--- Start INPUT DATA ---
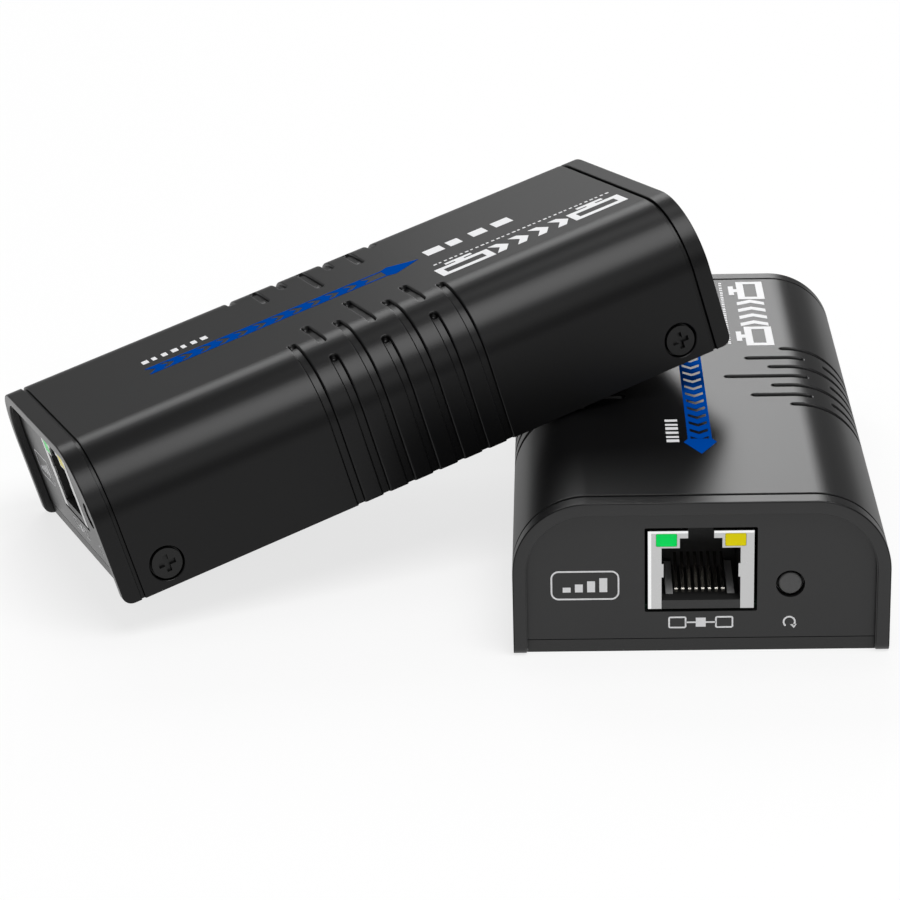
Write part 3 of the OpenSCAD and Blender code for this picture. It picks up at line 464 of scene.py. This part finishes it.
def frame_bars(x0, y0, x1, y1, r):
    """A rounded frame of fine stroke, as four bars and four corner sectors."""
    half = STROKE / 2
    parts = [
        bar(x0 + r, y0 - half, x1 - r, y0 + half), bar(x0 + r, y1 - half, x1 - r, y1 + half),
        bar(x0 - half, y0 + r, x0 + half, y1 - r), bar(x1 - half, y0 + r, x1 + half, y1 - r),
    ]
    corners = [(x1 - r, y1 - r), (x0 + r, y1 - r), (x0 + r, y0 + r), (x1 - r, y0 + r)]
    for quarter, (x, y) in enumerate(corners):
        parts.append(ring_sector(x, y, r, STROKE, 90 * quarter, 90 * quarter + 90, 8))
    return parts


def flow_arrow(x, tail, tip):
    """The blue arrow: a head, two rails and a row of solid chevrons between the rails."""
    half = 1.9
    barb = 2.6
    head_l = 5.0
    neck_l = 1.4
    rail = 0.45
    step = 3.3
    solid = 2.1
    start = 0.2
    way = 1 if tip > tail else -1
    base = tip - way * head_l
    neck = base - way * neck_l
    head = [(x - half, neck), (x - barb, base), (x, tip), (x + barb, base), (x + half, neck)]
    rails = [
        bar(x - half, tail, x - half + rail, neck), bar(x + half - rail, tail, x + half, neck)
    ]
    chevrons = [
        chevron(x, tail + way * (k * step + start), half - rail, way * solid, way * CHEVRON_POINT)
        for k in range(int(abs(neck - tail) // step))
    ]
    return [head] + rails + chevrons


def screen_mark(x0, x1, y0, y1):
    """A generic screen seen with its top towards +X: a bold frame on a stem and a foot."""
    stroke = 1.25
    foot = 0.9
    half_foot = 2.4
    stem = 0.6
    half_stem = 0.8
    left = x0 + foot + stem
    middle = (y0 + y1) / 2
    return [
        bar(left, y0, left + stroke, y1), bar(x1 - stroke, y0, x1, y1),
        bar(left + stroke, y0, x1 - stroke, y0 + stroke),
        bar(left + stroke, y1 - stroke, x1 - stroke, y1),
        bar(x0, middle - half_foot, x0 + foot, middle + half_foot),
        bar(x0 + foot, middle - half_stem, left, middle + half_stem),
    ]


def link_marks(x0, x1, y0, y1):
    """Two screens with solid chevrons running from one to the other."""
    span = 9.6
    half = 2.4
    solid = 1.6
    count = 4
    offset = 0.4
    middle = (x0 + x1) / 2 + offset
    room = (y1 - y0 - 2 * span) / count
    lead = (room - solid - CHEVRON_POINT) / 2
    screens = screen_mark(x0, x1, y0, y0 + span) + screen_mark(x0, x1, y1 - span, y1)
    return screens + [
        chevron(middle, y0 + span + room * k + lead, half, solid, CHEVRON_POINT)
        for k in range(count)
    ]


def dashes(x0, x1, y0, y1, count, fill=0.62):
    """A row of small bars along Y, of three lengths in turn. The longest fill the given share of
    their step."""
    shares = (1.0, 0.7, 0.85)
    step = (y1 - y0) / count
    return [
        bar(x0, y0 + k * step, x1, y0 + (k + fill * shares[k % 3]) * step) for k in range(count)
    ]


def badge_marks():
    """A rounded frame with four rising bars, to the left of the network socket."""
    first = -20.9
    step = 1.85
    width = 1.2
    foot = 9.9
    height = 0.8
    rise = 0.5
    parts = frame_bars(-22.6, 8.75, -12.45, 13.3, r=1.1)
    for k in range(4):
        left = first + step * k
        parts.append(bar(left, foot, left + width, foot + height + rise * k))
    return parts


def network_marks():
    """Two small devices joined by a line with a node on it, under the network socket."""
    z = 4.7
    half_h = 0.85
    near = 2.3
    far = 4.8
    node = 0.75
    parts = frame_bars(-far, z - half_h, -near, z + half_h, r=0.2)
    parts += frame_bars(near, z - half_h, far, z + half_h, r=0.2)
    parts.append(bar(-near, z - LINE_HALF_T, -node, z + LINE_HALF_T))
    parts.append(bar(node, z - LINE_HALF_T, near, z + LINE_HALF_T))
    parts.append(block(0, z, node, node))
    return parts


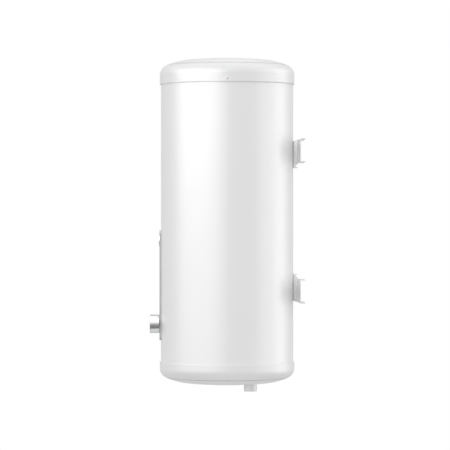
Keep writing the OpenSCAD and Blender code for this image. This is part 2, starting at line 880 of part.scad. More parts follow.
module thermostat_screws() {
    head_h = 1.8;
    color("silver") at_thermostat_screws() {
        cyl_y(strip_face_y - head_h, strip_face_y, 2 * thermostat_screw_r);
        cyl_y(strip_face_y - head_h / 2, strip_face_y + strip_t + thermostat_screw_len,
              thermostat_screw_r);
    }
}

module pilot_lens() {
    color("orange") translate([0, 0, lamp_z])
        cyl_y(strip_face_y - 0.9, strip_face_y + strip_t, lamp_r);
}

module pilot_body() {
    back_y = strip_face_y + strip_t;
    color("ivory") translate([0, 0, lamp_z]) cyl_y(back_y, back_y + lamp_body_depth, lamp_body_r);
}

// ---- Thermometer ----

module gauge_case() {
    color("gainsboro") translate([0, 0, gauge_z]) difference() {
        union() {
            cyl_y(gauge_front_y, gauge_back_y, gauge_case_r);
            cyl_y(gauge_back_y - slack, gauge_back_y + gauge_boss_depth, gauge_boss_r);
        }
        cyl_y(gauge_front_y - slack, gauge_floor_y, gauge_case_r - gauge_case_wall);
        cyl_y(gauge_front_y, gauge_back_y + gauge_pin_in, gauge_pin_r);
    }
}

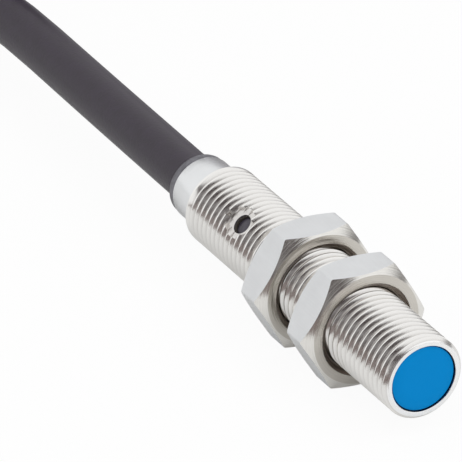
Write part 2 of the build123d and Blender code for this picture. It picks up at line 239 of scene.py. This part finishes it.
class Wire:
    """One socket of a material. Sums and products on it add Math nodes."""

    def __init__(self, socket):
        self.socket, self.tree = socket, socket.id_data

    def node(self, kind, settings=None, sockets=None, out=0):
        """A new node: its type, its settings, then the values or wires of its sockets."""
        made = self.tree.nodes.new("ShaderNode" + kind)
        for key, value in (settings or {}).items():
            setattr(made, key, value)
        for key, value in (sockets or {}).items():
            if isinstance(value, Wire):
                self.tree.links.new(value.socket, made.inputs[key])
            else:
                made.inputs[key].default_value = value
        return Wire(made.outputs[out])

    def maths(self, operation, *others):
        return self.node("Math", {"operation": operation}, dict(enumerate((self, *others))))

    def __add__(self, other):
        return self.maths("ADD", other)

    def __sub__(self, other):
        return self.maths("SUBTRACT", other)

    def __rsub__(self, other):
        return self.node("Math", {"operation": "SUBTRACT"}, {0: other, 1: self})

    def __mul__(self, other):
        return self.maths("MULTIPLY", other)

    __radd__, __rmul__ = __add__, __mul__

    def ramp(self, low, high):
        """0 below low, 1 above high, smooth between."""
        return self.node(
            "MapRange",
            {"interpolation_type": "SMOOTHSTEP"},
            {"Value": self, "From Min": low, "From Max": high},
        )

    def blend(self, dark, light):
        """A colour between two, by this value."""
        dark, light = (c if isinstance(c, Wire) else (*c, 1) for c in (dark, light))
        return self.node(
            "Mix", {"data_type": "RGBA", "clamp_factor": True}, {0: self, 6: dark, 7: light}, out=2
        )

    def stretched(self, x, y, z):
        """This place, with each direction scaled."""
        return self.node("VectorMath", {"operation": "MULTIPLY"}, {0: self, 1: (x, y, z)})

    def noise(self, scale, detail=3.0, rough=0.5):
        """Noise on this place: scale in marks per millimetre."""
        sockets = {"Vector": self, "Scale": scale, "Detail": detail, "Roughness": rough}
        return self.node("TexNoise", sockets=sockets)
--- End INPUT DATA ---
Go through the records above and set each one down exactly, please.

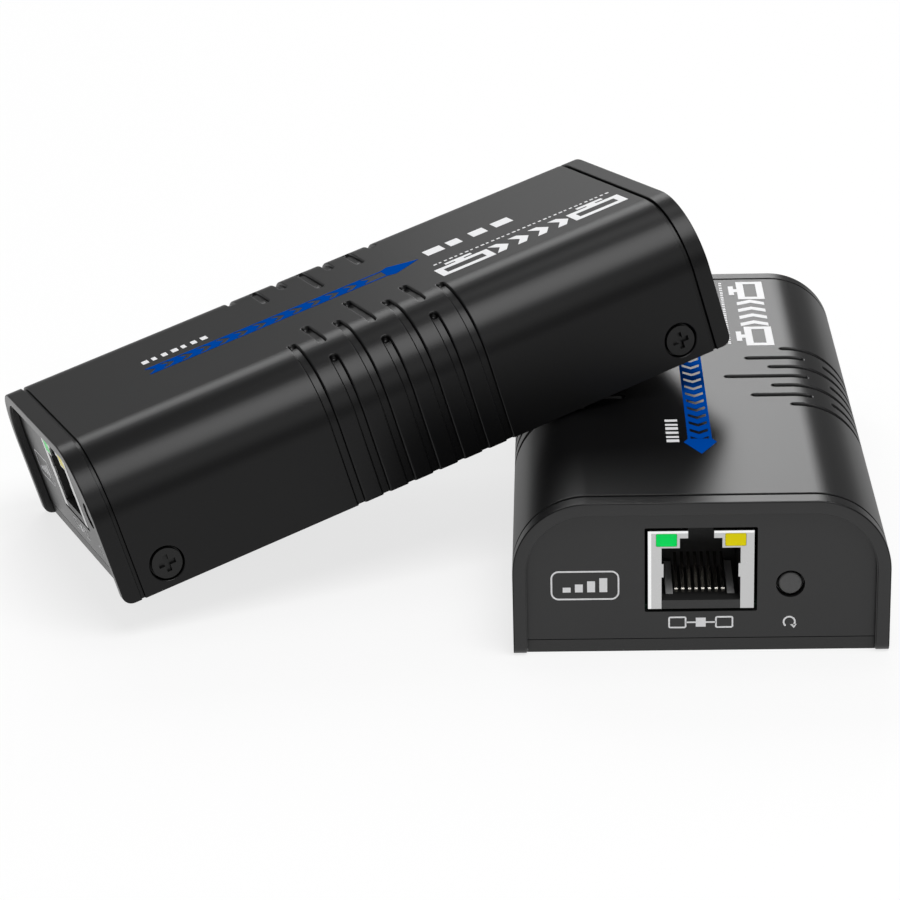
Write part 3 of the OpenSCAD and Blender code for this picture. It picks up at line 464 of scene.py. This part finishes it.
def frame_bars(x0, y0, x1, y1, r):
    """A rounded frame of fine stroke, as four bars and four corner sectors."""
    half = STROKE / 2
    parts = [
        bar(x0 + r, y0 - half, x1 - r, y0 + half), bar(x0 + r, y1 - half, x1 - r, y1 + half),
        bar(x0 - half, y0 + r, x0 + half, y1 - r), bar(x1 - half, y0 + r, x1 + half, y1 - r),
    ]
    corners = [(x1 - r, y1 - r), (x0 + r, y1 - r), (x0 + r, y0 + r), (x1 - r, y0 + r)]
    for quarter, (x, y) in enumerate(corners):
        parts.append(ring_sector(x, y, r, STROKE, 90 * quarter, 90 * quarter + 90, 8))
    return parts


def flow_arrow(x, tail, tip):
    """The blue arrow: a head, two rails and a row of solid chevrons between the rails."""
    half = 1.9
    barb = 2.6
    head_l = 5.0
    neck_l = 1.4
    rail = 0.45
    step = 3.3
    solid = 2.1
    start = 0.2
    way = 1 if tip > tail else -1
    base = tip - way * head_l
    neck = base - way * neck_l
    head = [(x - half, neck), (x - barb, base), (x, tip), (x + barb, base), (x + half, neck)]
    rails = [
        bar(x - half, tail, x - half + rail, neck), bar(x + half - rail, tail, x + half, neck)
    ]
    chevrons = [
        chevron(x, tail + way * (k * step + start), half - rail, way * solid, way * CHEVRON_POINT)
        for k in range(int(abs(neck - tail) // step))
    ]
    return [head] + rails + chevrons


def screen_mark(x0, x1, y0, y1):
    """A generic screen seen with its top towards +X: a bold frame on a stem and a foot."""
    stroke = 1.25
    foot = 0.9
    half_foot = 2.4
    stem = 0.6
    half_stem = 0.8
    left = x0 + foot + stem
    middle = (y0 + y1) / 2
    return [
        bar(left, y0, left + stroke, y1), bar(x1 - stroke, y0, x1, y1),
        bar(left + stroke, y0, x1 - stroke, y0 + stroke),
        bar(left + stroke, y1 - stroke, x1 - stroke, y1),
        bar(x0, middle - half_foot, x0 + foot, middle + half_foot),
        bar(x0 + foot, middle - half_stem, left, middle + half_stem),
    ]


def link_marks(x0, x1, y0, y1):
    """Two screens with solid chevrons running from one to the other."""
    span = 9.6
    half = 2.4
    solid = 1.6
    count = 4
    offset = 0.4
    middle = (x0 + x1) / 2 + offset
    room = (y1 - y0 - 2 * span) / count
    lead = (room - solid - CHEVRON_POINT) / 2
    screens = screen_mark(x0, x1, y0, y0 + span) + screen_mark(x0, x1, y1 - span, y1)
    return screens + [
        chevron(middle, y0 + span + room * k + lead, half, solid, CHEVRON_POINT)
        for k in range(count)
    ]


def dashes(x0, x1, y0, y1, count, fill=0.62):
    """A row of small bars along Y, of three lengths in turn. The longest fill the given share of
    their step."""
    shares = (1.0, 0.7, 0.85)
    step = (y1 - y0) / count
    return [
        bar(x0, y0 + k * step, x1, y0 + (k + fill * shares[k % 3]) * step) for k in range(count)
    ]


def badge_marks():
    """A rounded frame with four rising bars, to the left of the network socket."""
    first = -20.9
    step = 1.85
    width = 1.2
    foot = 9.9
    height = 0.8
    rise = 0.5
    parts = frame_bars(-22.6, 8.75, -12.45, 13.3, r=1.1)
    for k in range(4):
        left = first + step * k
        parts.append(bar(left, foot, left + width, foot + height + rise * k))
    return parts


def network_marks():
    """Two small devices joined by a line with a node on it, under the network socket."""
    z = 4.7
    half_h = 0.85
    near = 2.3
    far = 4.8
    node = 0.75
    parts = frame_bars(-far, z - half_h, -near, z + half_h, r=0.2)
    parts += frame_bars(near, z - half_h, far, z + half_h, r=0.2)
    parts.append(bar(-near, z - LINE_HALF_T, -node, z + LINE_HALF_T))
    parts.append(bar(node, z - LINE_HALF_T, near, z + LINE_HALF_T))
    parts.append(block(0, z, node, node))
    return parts


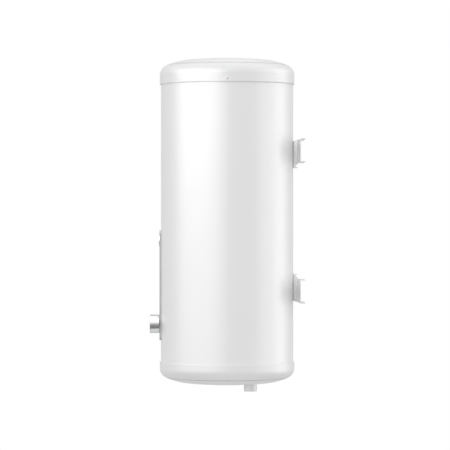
Keep writing the OpenSCAD and Blender code for this image. This is part 2, starting at line 880 of part.scad. More parts follow.
module thermostat_screws() {
    head_h = 1.8;
    color("silver") at_thermostat_screws() {
        cyl_y(strip_face_y - head_h, strip_face_y, 2 * thermostat_screw_r);
        cyl_y(strip_face_y - head_h / 2, strip_face_y + strip_t + thermostat_screw_len,
              thermostat_screw_r);
    }
}

module pilot_lens() {
    color("orange") translate([0, 0, lamp_z])
        cyl_y(strip_face_y - 0.9, strip_face_y + strip_t, lamp_r);
}

module pilot_body() {
    back_y = strip_face_y + strip_t;
    color("ivory") translate([0, 0, lamp_z]) cyl_y(back_y, back_y + lamp_body_depth, lamp_body_r);
}

// ---- Thermometer ----

module gauge_case() {
    color("gainsboro") translate([0, 0, gauge_z]) difference() {
        union() {
            cyl_y(gauge_front_y, gauge_back_y, gauge_case_r);
            cyl_y(gauge_back_y - slack, gauge_back_y + gauge_boss_depth, gauge_boss_r);
        }
        cyl_y(gauge_front_y - slack, gauge_floor_y, gauge_case_r - gauge_case_wall);
        cyl_y(gauge_front_y, gauge_back_y + gauge_pin_in, gauge_pin_r);
    }
}

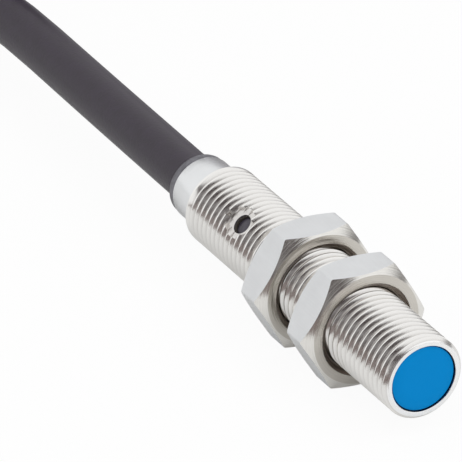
Write part 2 of the build123d and Blender code for this picture. It picks up at line 239 of scene.py. This part finishes it.
class Wire:
    """One socket of a material. Sums and products on it add Math nodes."""

    def __init__(self, socket):
        self.socket, self.tree = socket, socket.id_data

    def node(self, kind, settings=None, sockets=None, out=0):
        """A new node: its type, its settings, then the values or wires of its sockets."""
        made = self.tree.nodes.new("ShaderNode" + kind)
        for key, value in (settings or {}).items():
            setattr(made, key, value)
        for key, value in (sockets or {}).items():
            if isinstance(value, Wire):
                self.tree.links.new(value.socket, made.inputs[key])
            else:
                made.inputs[key].default_value = value
        return Wire(made.outputs[out])

    def maths(self, operation, *others):
        return self.node("Math", {"operation": operation}, dict(enumerate((self, *others))))

    def __add__(self, other):
        return self.maths("ADD", other)

    def __sub__(self, other):
        return self.maths("SUBTRACT", other)

    def __rsub__(self, other):
        return self.node("Math", {"operation": "SUBTRACT"}, {0: other, 1: self})

    def __mul__(self, other):
        return self.maths("MULTIPLY", other)

    __radd__, __rmul__ = __add__, __mul__

    def ramp(self, low, high):
        """0 below low, 1 above high, smooth between."""
        return self.node(
            "MapRange",
            {"interpolation_type": "SMOOTHSTEP"},
            {"Value": self, "From Min": low, "From Max": high},
        )

    def blend(self, dark, light):
        """A colour between two, by this value."""
        dark, light = (c if isinstance(c, Wire) else (*c, 1) for c in (dark, light))
        return self.node(
            "Mix", {"data_type": "RGBA", "clamp_factor": True}, {0: self, 6: dark, 7: light}, out=2
        )

    def stretched(self, x, y, z):
        """This place, with each direction scaled."""
        return self.node("VectorMath", {"operation": "MULTIPLY"}, {0: self, 1: (x, y, z)})

    def noise(self, scale, detail=3.0, rough=0.5):
        """Noise on this place: scale in marks per millimetre."""
        sockets = {"Vector": self, "Scale": scale, "Detail": detail, "Roughness": rough}
        return self.node("TexNoise", sockets=sockets)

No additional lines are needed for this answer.